Hacia el round final

0012610984Y si, casarse con un extranjero de buena posición económica e irse a vivir en París, Londres, nueva York o San Pablo representa una tentación casi irresistible para una jovenzuela de veinte y pico de años como era yo cuando conocí a JD en Machu Pichu. Construir una vida en común en una urbe del primer mundo, conocer gente distinta, realizarte en tu profesión, viajar, tener hijos, en fin toda un aventura maravillosa … que luego generalmente se convierte en un drama que parece ser interminable.

En realidad, que te cases en Francia sólo adquiere importancia real cuando tus hijos nacen allí, porque a partir de ese momento esa sociedad vampiro tenderá su telaraña cultural y judicial sobre los niños apañando cualquier conducta violenta o morbosa de tu pareja francesa con tal de que los chicos no puedan escapar de su territorio, sobre todo en los primeros años de vida que es cuando se forma la personalidad del individuo. En cambio, si no tienes hijos, en cualquier momento puedes mandar a tu marido a freír monos y volver a tu país y a tu cultura.

Esto es lo repugnante de su sistema: los niños son las cadenas con las que te mantienen prisionera de este mecanismo diabólico que te obliga a soportar a un energúmeno engreído, violento y manipulador (o con peores vicios) con tal de que no te quiten tus hijos. Yo resolvi no someterme a esa degradación y opté por el divorcio, que el muy tramposo de mi marido primero aceptó y luego se retractó con excusas pueriles para jugar un juego perverso y retorcido.
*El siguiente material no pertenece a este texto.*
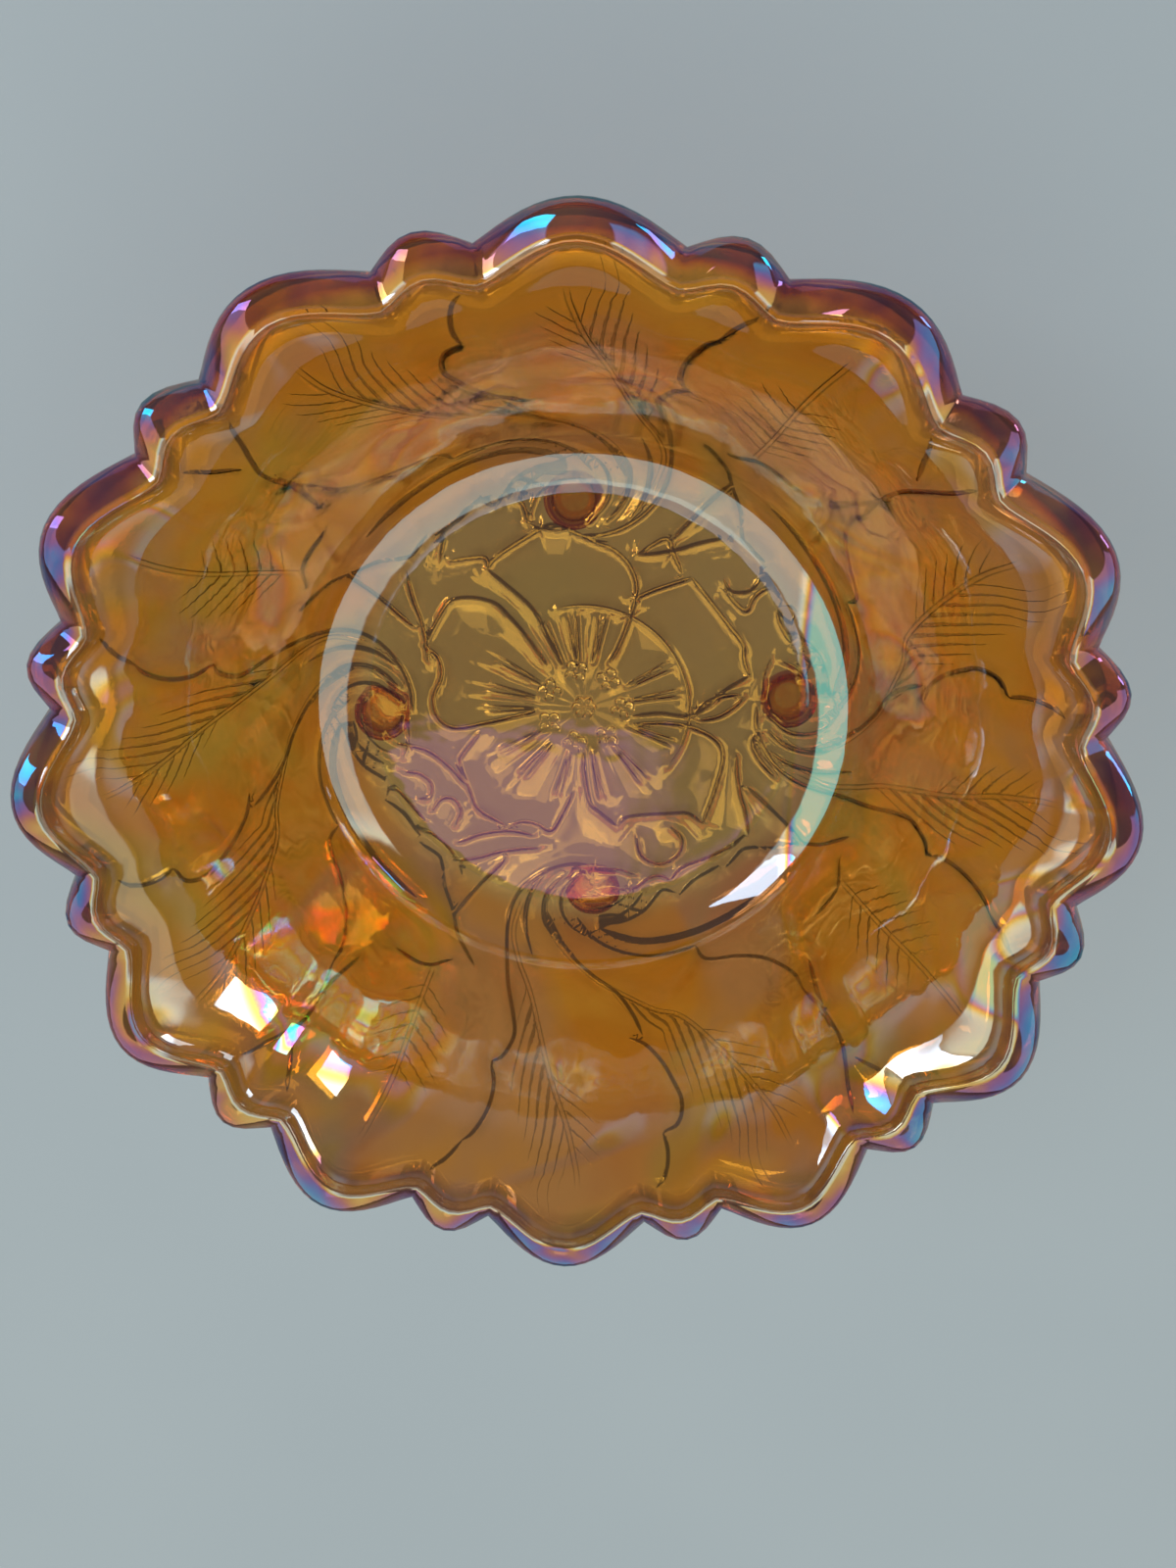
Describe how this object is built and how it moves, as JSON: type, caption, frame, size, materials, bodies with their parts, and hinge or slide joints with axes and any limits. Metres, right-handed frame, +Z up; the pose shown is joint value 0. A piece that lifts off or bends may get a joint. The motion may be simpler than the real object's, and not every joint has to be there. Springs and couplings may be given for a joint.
{
  "type": "footed glass bowl",
  "caption": "Shallow flared bowl of iridescent amber pressed glass with a thick scalloped rim and small ball feet under a flat floor.",
  "frame": {"origin": "middle of the circle of feet, on the surface they stand on", "axes": "+Z up out of the bowl's mouth; +X and +Y through the peaks of two large scallops"},
  "size_m": [0.292, 0.292, 0.1086],
  "materials": {
    "bowl_glass": "smooth iridescent amber glass with pressed relief outside",
    "foot_glass": "smooth deep amber glass with an iridescent skin"
  },
  "bodies": {
    "root": {"bowl": "bowl_glass", "foot_1": "foot_glass", "foot_2": "foot_glass", "foot_3": "foot_glass", "foot_4": "foot_glass"}
  },
  "joints": []
}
Es que analizando a la distancia todo lo sucedido me doy cuenta de que su objetivo en realidad no es «recuperar» a sus hijos sino mantenerme en un estado de precariedad emocional hostigándome permanentemente con cuanto recurso encuentra su mente enferma. Lo malo es que su personalidad sicópata tiene como característica su habilidad para engañar a las personas, en este caso presentándose como un padre desesperado que lucha por recuperar a sus hijos raptados por una bruja malvada que se los llevó a su país y no los quiere devolver.

Así, hace pocos días me llamó una asistente social del Consulado Francés en la Argentina pretendiendo que le permitiera verificar las condiciones en que viven mis hijos. Cuando le pregunté el motivo me contestó que era «a pedido del padre, ciudadano francés» y en virtud de los «acuerdos consulares entre Francia y la Argentina ya que los niños también lo eran»

Cuando le consulté a mi abogado me dijo que de ninguna manera estaba previsto en ningún acuerdo la intrusión de personal del Consulado en la vida familiar de nadie  en la Argentina «ni a pedido del Papa». Lo que está previsto es que cuando un ciudadano francés, viviendo en otro territorio, se encuentra en estado de necesidad puede recurrir al Consulado en busca de auxilio económico, pero jamás el despropósito que estaban planteando.

Por supuesto mi respuesta estuvo teñida de la indignación que me produjo este atropello y entonces la funcionaria se mostró sorprendida de mi «agresividad» y me amenazó con tomar «otros caminos» ni bien regresara el Cónsul que se encontraba temporariamente fuera del país. Claro, lo de ellos no es «agresivo» ni ilegal, es «protectivo».

Lo cierto es que mientras tanto el reloj sigue corriendo hacia la definición de la contienda sobre la permanencia de mis hijos en la Argentina que ahora se encuentra en manos de los ministros de la Suprema Corte de Justicia de la Nación, que deben resolver el recurso de queja presentado por el abogado de JD cuando la Cámara le rechazó el recurso extraordinario. Si la justicia argentina fuera confiable no cabría otro resultado que el rechazo de la pretensión de mi marido, pero en  el contexto judicial tan voluble que todo el mundo conoce, el final es abierto.

Tres personas tienen ahora en sus manos el destino de mis hijos, tres personas que no se distinguen por su sensibilidad humana sino por su indiferencia hacia el dolor de madres e hijos.